Today, Eminence Capital reflects this shift: 70% of client assets are in the long-only or long-biased products, while only 30% is in the long/short hedge fund. Sandler believes that single-manager funds looking to stay competitive need to add products like “portable alpha” 150/50 strategies. These products provide 100% market exposure while incorporating alpha-generation initiatives. Eminence has successfully implemented this approach, with over $1 billion in assets under management in its version of the product.
Adapting to market regime change
When asked how Sandler has been able to stay in the game while some of his peers have left the fund management industry, he credited to his willingness to adapt. He shared that a successful investor today needs not only solid business analysis skills but also the ability to understand stock movements. This includes understanding market sentiment, buy-side consensus, and shifts in market flows. The old mindset of "I don’t need a catalyst" no longer works in today’s market.
The composition of market participants has also changed significantly. Passive strategies now account for 60% of the market, while the remaining 40% of active investors are increasingly non-fundamentally driven (macro, thematic, quant, etc.). As a result, short-term price movements have become increasingly detached from fundamentals.
A hedge fund’s value creation depends on stock movement; without it, being right about a business’s fundamentals doesn’t translate into results. Sandler recognizes that while Eminence doesn’t need to emulate short-term traders, they need to understand their influence.
When engaging with the sell-side, the focus has shifted from business and financial analysis to understanding market flows: Who’s calling you? What questions are they asking? What are the tension points?
With this deeper understanding of market flows, their portfolio turnover has increased, allowing them to act tactically when a stock moves up or down 30% for non-fundamental reasons.
Quant, data science and alpha shorts
Since its founding, Eminence has built a quant team, a data science team, and a dedicated short team. Sandler shared how he executed the buildout of these teams.
Quant
The quant team was carefully assembled by hiring ex-sell-side equity research analysts who had transitioned into strategy or data science roles. Therefore, these individuals fully understand the fundamental analysts’ workflows, making it easier to integrate their contributions. Sandler emphasized the importance of not making quant data the sole basis for investment decisions. Instead, the quant team’s work has informed portfolio decisions and enhanced the understanding of single-stock price movements.
For instance, they analyze price targets and ratings from Eminence’s own sector team meetings, linking those ratings to stock performance.

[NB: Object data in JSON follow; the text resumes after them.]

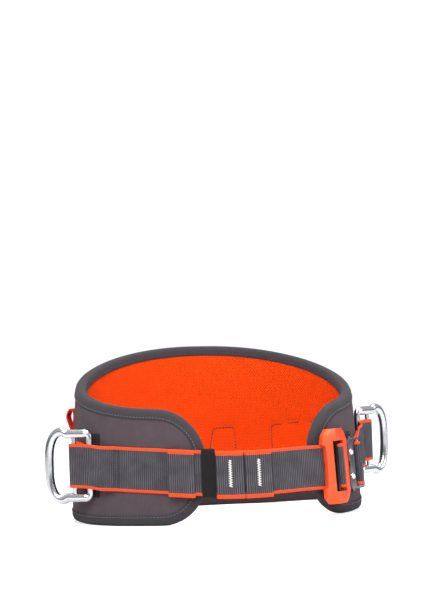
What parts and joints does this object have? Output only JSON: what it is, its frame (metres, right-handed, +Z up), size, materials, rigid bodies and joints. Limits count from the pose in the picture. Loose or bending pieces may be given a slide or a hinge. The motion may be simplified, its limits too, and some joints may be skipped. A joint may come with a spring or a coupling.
{
  "type": "tree climbing saddle belt",
  "caption": "Padded waist belt for tree work positioning, with a hinged D-ring at each hip, an adjustable front strap and a quick-release buckle.",
  "frame": {"origin": "middle of the belt's overall footprint, on the surface that it stands on", "axes": "+X to the wearer's left across the belt, +Y to the wearer's back, +Z up; the buckle faces -Y"},
  "size_m": [0.3938, 0.236, 0.1813],
  "materials": {
    "pad_cover": "woven grey-brown polyester",
    "foam": "closed-cell foam",
    "mesh": "orange spacer mesh",
    "binding": "woven tape",
    "webbing": "ribbed polyester webbing with orange edges",
    "patch": "black woven patch",
    "elastic": "black elastic",
    "loop_tape": "orange tape",
    "orange_metal": "satin orange anodising",
    "black_metal": "satin black",
    "grey_metal": "satin grey",
    "rivet_metal": "polished",
    "spring_metal": "spring wire",
    "ring_metal": "polished"
  },
  "bodies": {
    "belt": {"outer_cover": "pad_cover", "foam_core": "foam", "mesh_lining": "mesh", "edge_binding": "binding", "back_strap": "webbing", "ring_patch_left": "patch", "ring_patch_right": "patch", "buckle_patch": "patch", "left_strap": "webbing", "right_strap": "webbing", "accessory_loop_left": "loop_tape", "accessory_loop_right": "loop_tape", "receiver_base": "grey_metal", "receiver_cover": "grey_metal", "rivet_upper": "rivet_metal", "rivet_lower": "rivet_metal", "spring_upper": "spring_metal", "spring_lower": "spring_metal"},
    "left_ring": {"ring_left": "ring_metal", "ring_loop_left": "webbing"},
    "right_ring": {"ring_right": "ring_metal", "ring_loop_right": "webbing"},
    "buckle_half": {"buckle_frame": "orange_metal", "buckle_tongue": "grey_metal", "front_strap": "webbing", "elastic_keeper": "elastic"},
    "slider": {"slider_bar": "black_metal"},
    "clip_up": {"clip_upper": "grey_metal"},
    "clip_down": {"clip_lower": "grey_metal"}
  },
  "joints": [
    {"name": "left_ring_swing", "type": "hinge", "parent": "belt", "child": "left_ring", "pos_m": [-0.15497, -0.04482, 0.06149], "axis": [0, 0, 1], "range_deg": [-10, 40]},
    {"name": "right_ring_swing", "type": "hinge", "parent": "belt", "child": "right_ring", "pos_m": [0.15292, 0.0059, 0.07039], "axis": [0, 0, 1], "range_deg": [-28, 40]},
    {"name": "buckle_release", "type": "slide", "parent": "belt", "child": "buckle_half", "axis": [-0.7254, -0.6884, 0], "range_m": [0, 0.016]},
    {"name": "slider_travel", "type": "slide", "parent": "buckle_half", "child": "slider", "axis": [0.7254, 0.6884, 0], "range_m": [-0.0008, 0.0006]},
    {"name": "clip_upper_press", "type": "hinge", "parent": "belt", "child": "clip_up", "pos_m": [0.11152, -0.07716, 0.06348], "axis": [-0.6873, 0.7243, -0.0549], "range_deg": [0, 8], "stiffness_Nm_per_rad": 0.03, "springref_deg": -8.59, "deforming": ["spring_upper"]},
    {"name": "clip_lower_press", "type": "hinge", "parent": "belt", "child": "clip_down", "pos_m": [0.11246, -0.07816, 0.03852], "axis": [0.6873, -0.7243, 0.0549], "range_deg": [0, 8], "stiffness_Nm_per_rad": 0.03, "springref_deg": -8.59, "deforming": ["spring_lower"]}
  ]
}
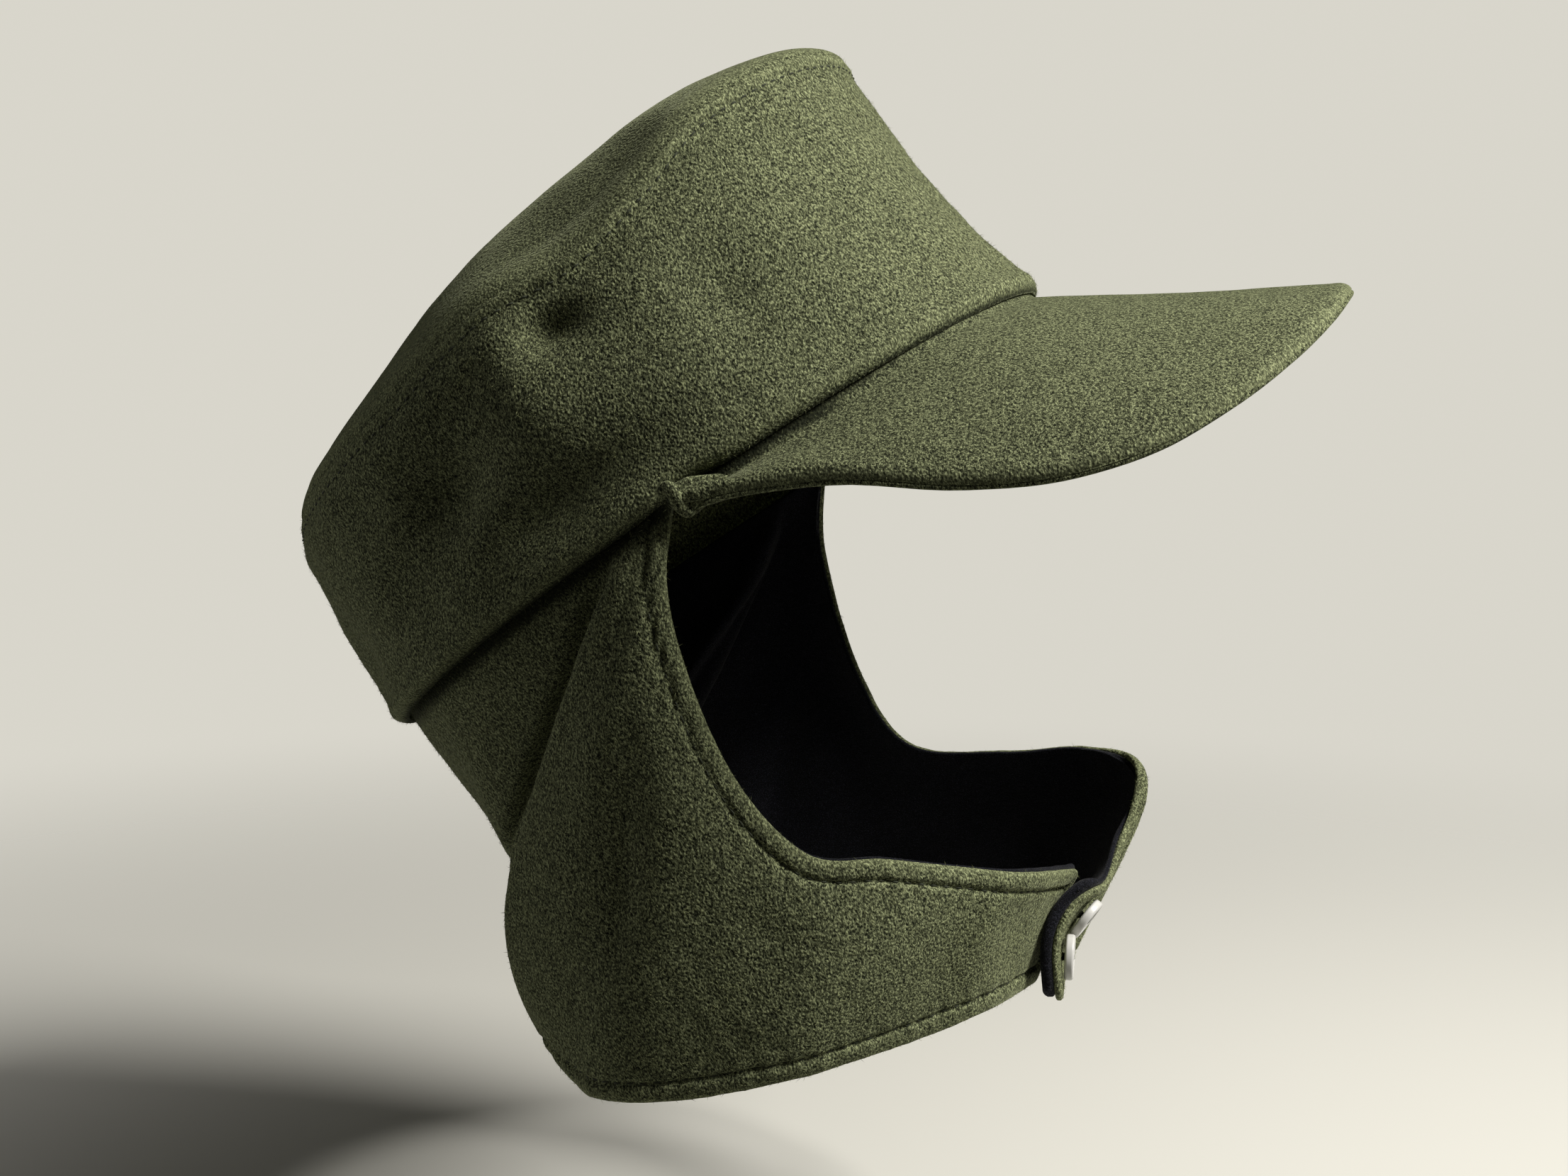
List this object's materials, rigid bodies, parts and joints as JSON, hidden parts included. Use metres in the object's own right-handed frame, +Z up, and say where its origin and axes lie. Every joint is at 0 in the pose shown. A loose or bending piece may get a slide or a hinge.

In another example, Sandler shared how the team helped understand how quant strategies drive flows. A quant team member flagged seven unprofitable growth stocks that were down 7% on a day when the market was only down 2%. One of those stocks was Zillow. Sandler corrected the analyst, noting that Zillow had sold its unprofitable home-flipping business and its core operations were profitable. However, the analyst pointed out that on a last-twelve-month (LTM) basis, Zillow was still unprofitable. This highlighted the limits of quant models, which rely on historical data and cannot anticipate forward-looking changes. This insight led Sandler to opportunities in mischaracterized stocks like Zillow and Uber, where Eminence can exploit inefficiencies created by quant misinterpretation.
Data Science
The data science team focuses on alternative data to track thesis progression in real time, offering insights beyond quarterly updates. This includes tools like web scraping, credit card data, and parking lot imagery to gain immediate perspectives on business performance. By replicating what pod shops and short-term investors observe, Eminence can better understand near-term stock movements while capitalizing tactically, given its longer investment horizon.
For example, Eminence is long on Dave & Buster’s, with a thesis centered on new management implementing menu changes and store remodels to revitalize growth. With only 10 of 200 stores currently remodeled, the data team compares metrics from these remodeled locations against the rest, providing precise insights. This approach can validate a thesis before the next quarterly earnings release.
Short Team
In 2014, during a bull market, most Eminence analysts were focusing on longs, as rising markets incentivized juniors to prioritize ideas with larger dollar amounts. Sandler noticed this imbalance and grew uneasy about the market’s trajectory. He made several changes to address this:
Created a Dedicated Short Team: He appointed one of his most skeptical and contrarian analysts as a short specialist.
Adjusted Compensation: Short alpha was given twice the weight of longs in bonuses.
Emphasized Balance: Sandler reinforced the importance of equal effort on longs and shorts.
These changes brought more balance to the quality and volume of ideas, ensuring shorts received the attention they deserved.
Risk Management for Shorts
Shorting single names has become more dangerous due to historically high stock-level volatility relative to index volatility. To mitigate risk, Eminence has made the following changes regarding shorting:
Short position sizes are capped at 2% of capital, with even smaller sizes for small-cap stocks with high short interest or frequent Reddit mentions.
Shorts are diversified across different themes to avoid correlated bets, moving away from concentrations in accounting or fraud-related shorts.
With smaller initial positions, shorts are not closed even if a stock rises 100%, allowing the firm to stomach a large position during a squeeze.
The diversification comment is echoed by one of the panelists at the Sohn Conference, who highlighted using factor charts to manage correlated risks in short portfolios.
Through these efforts, Eminence has built a more balanced, adaptable approach to investing, leveraging data and careful team structuring to stay competitive in a rapidly evolving market.